With the added support of a community of color, a solid job and a place to live, Serunjogi says he’s made it work for himself here—but not everything is pleasant. “The worst aspect about living in Berlin is the dating experience,” he says. The city has a reputation of being hopelessly single, and regardless of your sexual orientation, you’re bound to come away with some pretty wild Tinder stories ... like that one time a doctor proposed to me in a WhatsApp message while high on LSD and MDMA (Ecstasy). Classic Berlin.
But he agrees with Taylor that the freedom found in this city makes overcoming those challenges worth the effort—though he warns it’s not for everyone.
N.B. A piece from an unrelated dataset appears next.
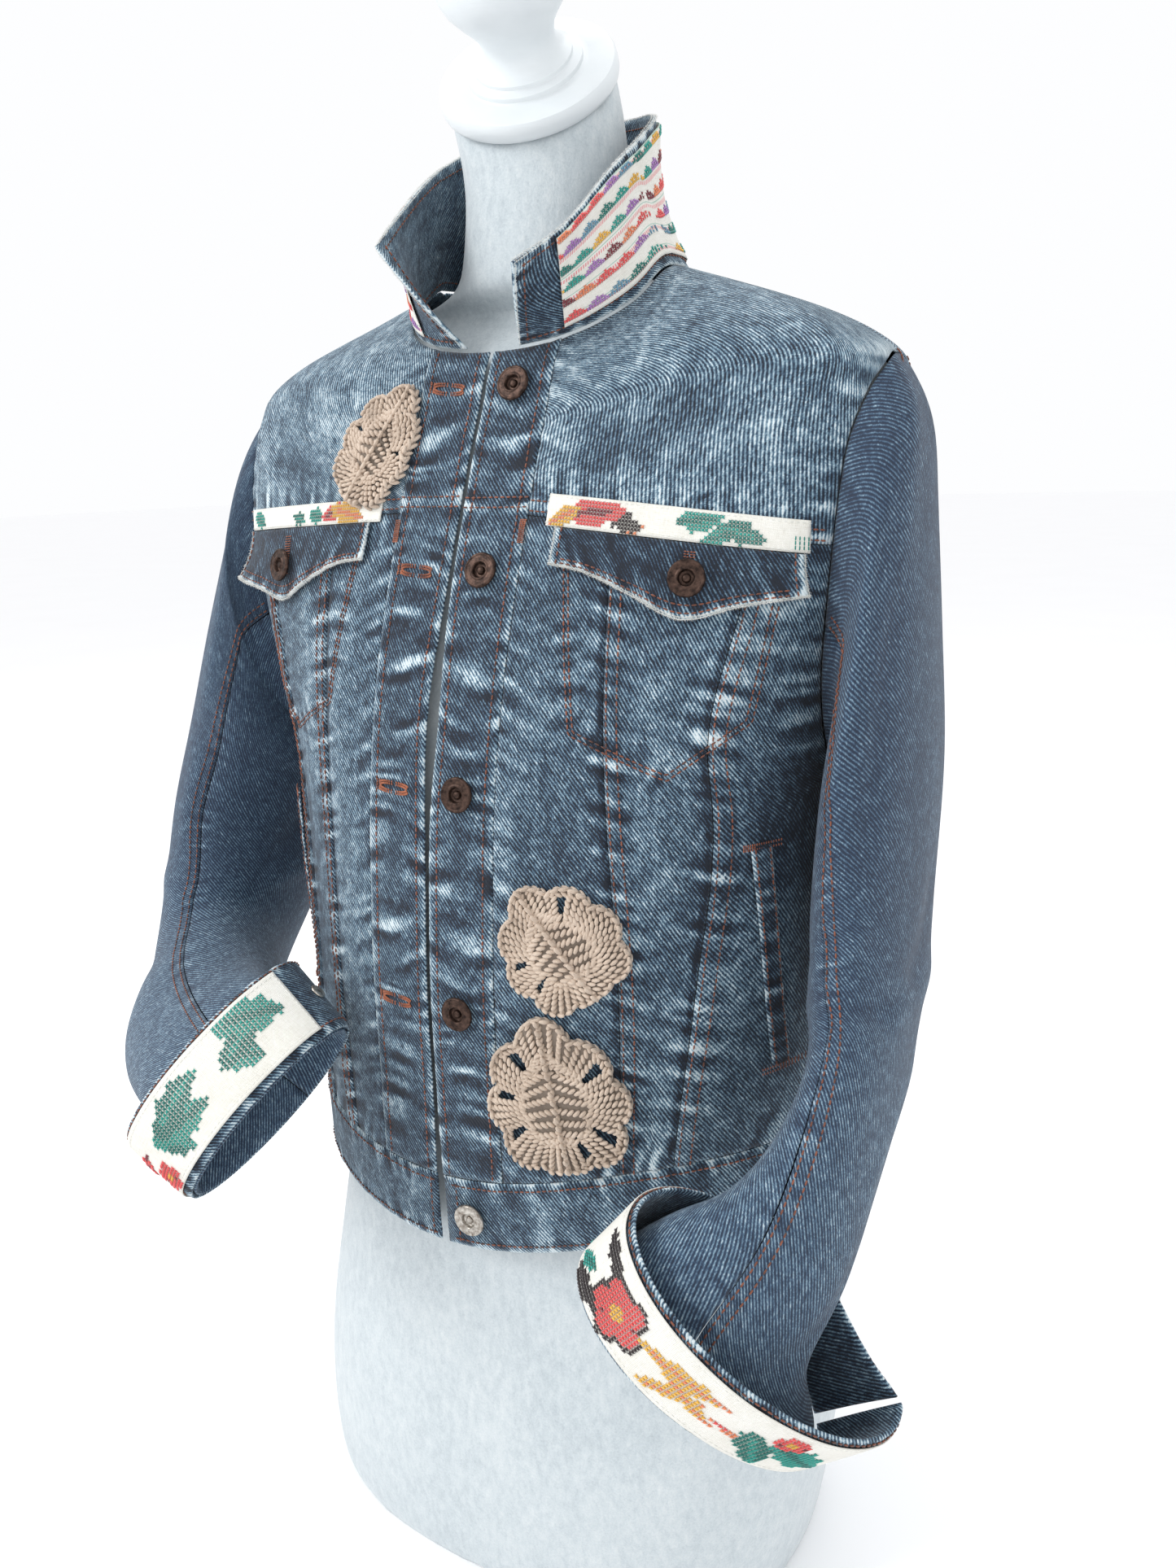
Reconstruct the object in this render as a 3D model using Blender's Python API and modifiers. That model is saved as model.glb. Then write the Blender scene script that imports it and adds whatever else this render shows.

When asked whether he would recommend the city to other black people considering Blaxit, he said it depends on one’s frame of reference.
“Growing up in Denmark prepared me to live in a mostly white space again in Germany,” says Serunjogi, which is why his expectations were exceeded with the discovery of the local black community.
“Living in Europe [before] gave me tools to deal with that ... but if you come to Berlin because you’re expecting something better, you’ll be disappointed,” he says.
Advising that the best way to experience Berlin is to be open (and ready to be called out on cultural differences), Serunjogi says that giving new voices space to be heard is critical to anyone who has previously lived in America, as he has.
Though Taylor admits that openness is one of the many benefits of living in Berlin, her advice is a bit more practical: “Learn German ... and use it as a weapon.”
As a newly minted local, I can definitely say, “Ich stimme zu.”